The Commission, after hearing the arguments and perusing the documents clarified on the issue of false qualification and competence of the doctor. It noted;

” The doctor was competent for the medical management of patient. Mere displaying M.D.(Cal) is no way misleading or unfair, but his clinical experience and competence has been proved by the certificates . Moreover, his basic qualification is MBBS, thus stating him as a “QUACK” was an absurd allegation made by the Complainant who himself is a doctor- ENT specialist. In our considered view, OP-1 (the doctor) treated the patient as per the reasonable standard of care. Moreover there was no Physician available in Chandannagar during ‘Durga Puja’ vacations.”

The apex consumer commission observed that the AR and the complainant being doctors, misguided this Commission that though the patient was allergic to Sulpher (sulpha drug), the doctor continued drug Levosulpiride. It clarified;

“It should be borne in mind that Levosulpiride is not a sulpha drug, but it is a pro-kinetic agent frequently combined with Proton pump inhibitors like Omeprazole/ Pantoprazole. It can increase acetylcholine levels in the body.”

“Secondly, on 31.10.2015 patient was prescribed injection Neumol (Paracetamol) 500 mg IV- QID (4 times a day). The patient became afebrile as a result of treatment only. It was continued to prevent rise of temperature which could lead to dehydration. As such patient did not suffer hypothermia. From the several medical literature, the overdose of Paracetamol is considered if it exceeds 4000 mg / day. Therefore, in our view the allegations of use of Levosulpiride and Neumol are not sustainable. It was an accepted reasonable practice. Thirdly, blood pH 4.72 appears to be an inadvertent error in writing, and by any stretch of imagination such values never observed in practice of medicine.”

“As per the clinical notes dated 01.11.2015 at 7.20 AM, the on duty Medical Officer (OP-2) noted the sudden deteriorating condition of patient. There was fall in Sp02, it was 40%, PR 67/min, BP was not recordable. Immediate CPR started. Oro-pharengeal suction done, endotracheal tube inserted and IV injection Atropine and Adrenaline given in dilution. As per medical literature, injection Adrenaline is recommended in cardiac arrest and should be given IV in normal saline. The Complainant was informed and consent for intubation and mechanical ventilation was obtained over phone. After the death of patient, the OP-1(the MBBS doctor) was confronted by the hostile family members of the patient. The entire medical record was handed over along with X-ray and ECG along with the death certificate to the Complainant No.1 on the same day .”

Referring to various judgements and orders by Supreme Court and the Commission in similar cases, NCDRC opined that the complainants have just made allegations which are not an inviolable truth.

It held;

“The Complainant No. 1, being an ENT specialist practicing in that area for decades, can’t plead his ignorance on the facilities available at OP-6 hospital, the qualification and competence of OP-1 (MBBS doctor).

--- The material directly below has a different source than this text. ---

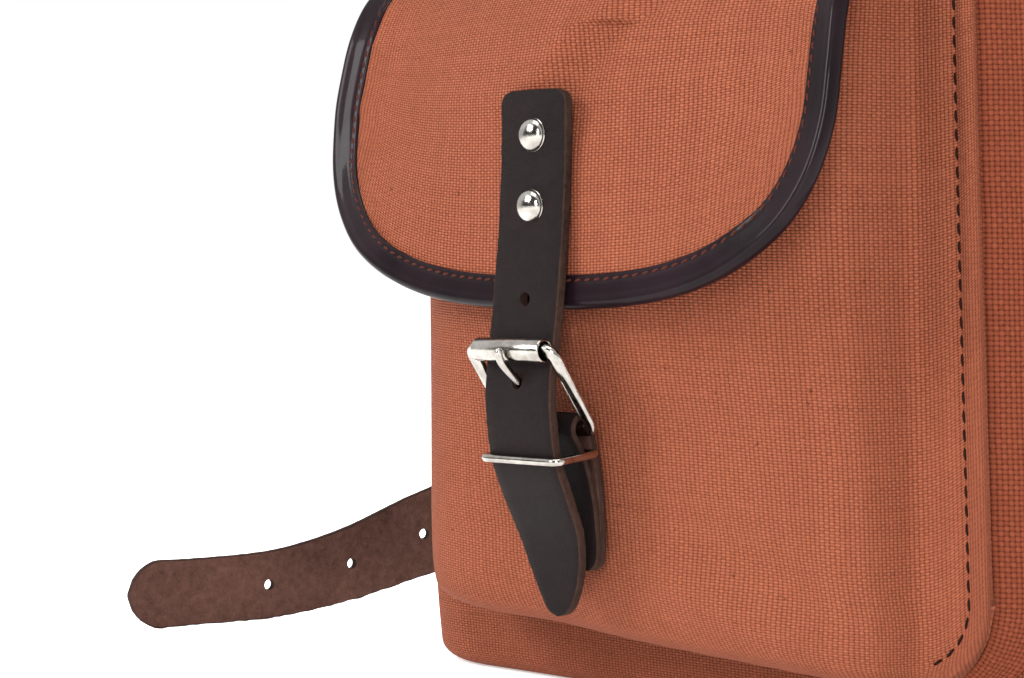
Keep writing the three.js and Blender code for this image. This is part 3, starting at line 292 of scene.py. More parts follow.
def canvas_material(name, light, dark, quarter_turn=False):
    """Plain-woven heavy cotton, its threads on the cloth map, which is in millimetres."""
    s = Shade(name, Specular_IOR_Level=0.12)
    u, v, _ = s.split(s.node("UVMap", {"uv_map": "cloth"}).outputs[0])
    if quarter_turn:
        u, v = v, u
    drift = s.noise(9.0) - 0.5
    wobble = s.noise(70.0) - 0.5
    a = (u + drift * 1.6 + wobble * 0.35) / WARP_PITCH
    b = (v + drift * 1.2 - wobble * 0.30) / PICK_PITCH
    i, j = s.maths("ROUND", a), s.maths("ROUND", b)
    fa, fb = a - i, b - j
    warp_tone, pick_tone = (s.number("Value", "TexWhiteNoise", {"noise_dimensions": "1D"}, {"W": w})
                            for w in (i, j + 371.5))
    slub = s.noise(1.0, at=s.join(i * 3.7, b * 0.11, 0.0))
    slub_pick = s.noise(1.0, at=s.join(a * 0.11, j * 3.7, 9.0))
    sign_i, sign_j, wave_a, wave_b = (s.maths("COSINE", q * math.pi) for q in (i, j, a, b))
    round_a = 1 - fa * fa * (4.6 - slub * 1.6)
    round_b = 1 - fb * fb * (4.6 - slub_pick * 1.6)
    warp = wave_b * sign_i * 0.5 + round_a * 0.5
    pick = 0 - wave_a * sign_j * 0.5 + round_b * 0.5
    height = s.maths("MAXIMUM", warp, pick)
    over = s.ramp(warp - pick, -0.10, 0.10)
    tone = over * (warp_tone * 0.4 + slub * 0.6) + (1 - over) * (pick_tone * 0.4 + slub_pick * 0.6)
    fuzz = s.noise(2300.0, 3.0, 0.7)
    clumps = s.noise(620.0, 2.0, 0.6)
    pits = s.ramp(height, 0.20, 0.80)
    patches = s.noise(14.0, 3.0, 0.6)
    value = pits * 0.40 + over * 0.10 + tone * 0.16 + fuzz * 0.26 + clumps * 0.16 + patches * 0.16
    colour = s.mix(s.ramp(value, 0.44, 0.98), dark, light)
    colour = s.mix(s.ramp(s.noise(5.0), 0.35, 0.7) * 0.12, colour, times(light, 1.5))
    colour = s.mix(s.ramp(s.noise(420.0, 1.0), 0.765, 0.80) * 0.5, colour, times(dark, 0.35))
    normal = s.bump(fuzz * 0.14 + clumps * 0.10 + height, 0.00050, 0.85)
    return s.finish(Base_Color=colour, Roughness=0.94 - pits * 0.10, Normal=normal)


def leather_material(name, base, lit):
    """Smooth dark hide with pores, fine wrinkles and a little rubbed wear."""
    s = Shade(name, Specular_IOR_Level=0.09)
    pebble = s.number("Distance", "TexVoronoi", {"feature": "DISTANCE_TO_EDGE"},
                      {"Vector": s.place, "Scale": 1250.0})
    cells = s.ramp(pebble, 0.0, 0.16)
    pores = s.ramp(s.noise(2400.0, 2.0, 0.6), 0.33, 0.5)
    creases = s.noise(260.0, 4.0, 0.62)
    wear = s.noise(55.0, 4.0, 0.6)
    colour = s.mix(s.ramp(wear * 0.6 + creases * 0.4, 0.36, 0.70), base, lit)
    colour = s.mix((1 - pores) * 0.5, colour, times(base, 0.45))
    normal = s.bump(cells * 0.5 + creases * 0.7 + pores * 0.35, 0.00022, 0.55)
    return s.finish(Base_Color=colour, Roughness=wear * 0.22 + 0.36 + (1 - cells) * 0.10, Normal=normal)


def raw_material(name, base, lit, scale=1.0):
    """Fibrous flesh side or cut edge of hide."""
    s = Shade(name, Specular_IOR_Level=0.08)
    fibres = s.noise(1500.0 * scale, 4.0, 0.75)
    tufts = s.noise(330.0 * scale, 4.0, 0.65)
    cloud = s.noise(28.0, 3.0, 0.55)
    colour = s.mix(s.ramp(fibres * 0.35 + tufts * 0.4 + cloud * 0.35, 0.36, 0.74), base, lit)
    normal = s.bump(fibres * 0.6 + tufts, 0.0006, 0.8)
    return s.finish(Base_Color=colour, Roughness=0.80 + fibres * 0.2, Normal=normal)


def binding_material():
    """Thin glossy hide, drawn round an edge, with fine wrinkles across it."""
    s = Shade("glossy_binding", Specular_IOR_Level=0.08, Coat_Roughness=0.07)
    wrinkle = s.noise(130.0, 4.0, 0.55)
    fine = s.noise(1300.0, 3.0, 0.6)
    smear = s.noise(40.0, 3.0, 0.5)
    colour = s.mix(s.ramp(smear, 0.35, 0.7), srgb(16, 8, 12), srgb(30, 17, 23))
    normal = s.bump(wrinkle + fine * 0.12, 0.0004, 0.5)
    return s.finish(Base_Color=colour, Roughness=smear * 0.16 + 0.30, Coat_Weight=0.06 + smear * 0.06,
                    Normal=normal)


def nickel_material():
    """Bright nickel plate with faint brushing and dulled spots."""
    s = Shade("nickel_plate", Metallic=1.0)
    x, y, z = s.split(s.place)
    brushed = s.noise(2600.0, 3.0, 0.6, at=s.join(x * 0.12, y, z))
    spots = s.noise(240.0, 4.0, 0.6)
    colour = s.mix(s.ramp(spots, 0.35, 0.72), srgb(150, 145, 138), srgb(188, 184, 178))
    normal = s.bump(brushed * 0.5 + spots, 0.00012, 0.35)
    return s.finish(Base_Color=colour, Roughness=spots * 0.16 + 0.08, Normal=normal)


def thread_material(name, base, lit):
    """Twisted waxed thread."""
    s = Shade(name, Specular_IOR_Level=0.08)
    ply = s.number("Fac", "TexWave", {"wave_type": "BANDS", "bands_direction": "DIAGONAL"},
                   {"Vector": s.place, "Scale": 900.0, "Distortion": 1.5})
    hairs = s.noise(1900.0, 3.0, 0.7)
    colour = s.mix(s.ramp(ply * 0.5 + hairs * 0.6, 0.3, 0.8), base, lit)
    return s.finish(Base_Color=colour, Roughness=0.55 + hairs * 0.25, Normal=s.bump(ply, 0.0002, 0.8))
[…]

His allegations are vague, unsustainable for use of Levosulpiride and Neumol. The patient was investigated, diagnosed and treated as per the reasonable standard of practice, thus no negligence is attributable to the OPs (hospital and the doctors). 

Our view dovetails form the judgment of Hon’ble Supreme Court in Devarakonda Suryasesha Maniv Care Hospital, Institute of medical Sciences[10], wherein it was held as below: “..2. Unless the appellants are able to establish before this Court any specific course of conduct suggesting a lack of due medical attention and care, it would not be possible for the Court to secondguess the medical judgment of the doctors on the line of medical treatment which was administered to the spouse of the first appellant. In the absence of any such material disclosing medical negligence, we find no justification to form a view at variance with the view which was taken by the NCDRC.

“Every death in an institutionalized environment of a hospital does not necessarily amount to medical negligence on a hypothetical assumption of lack of due medical care.”

Subsequently, the Commission dismissed the complaint as no merit to conclusively attribute medical negligence of the opposite parties (the doctors and hospital) was found.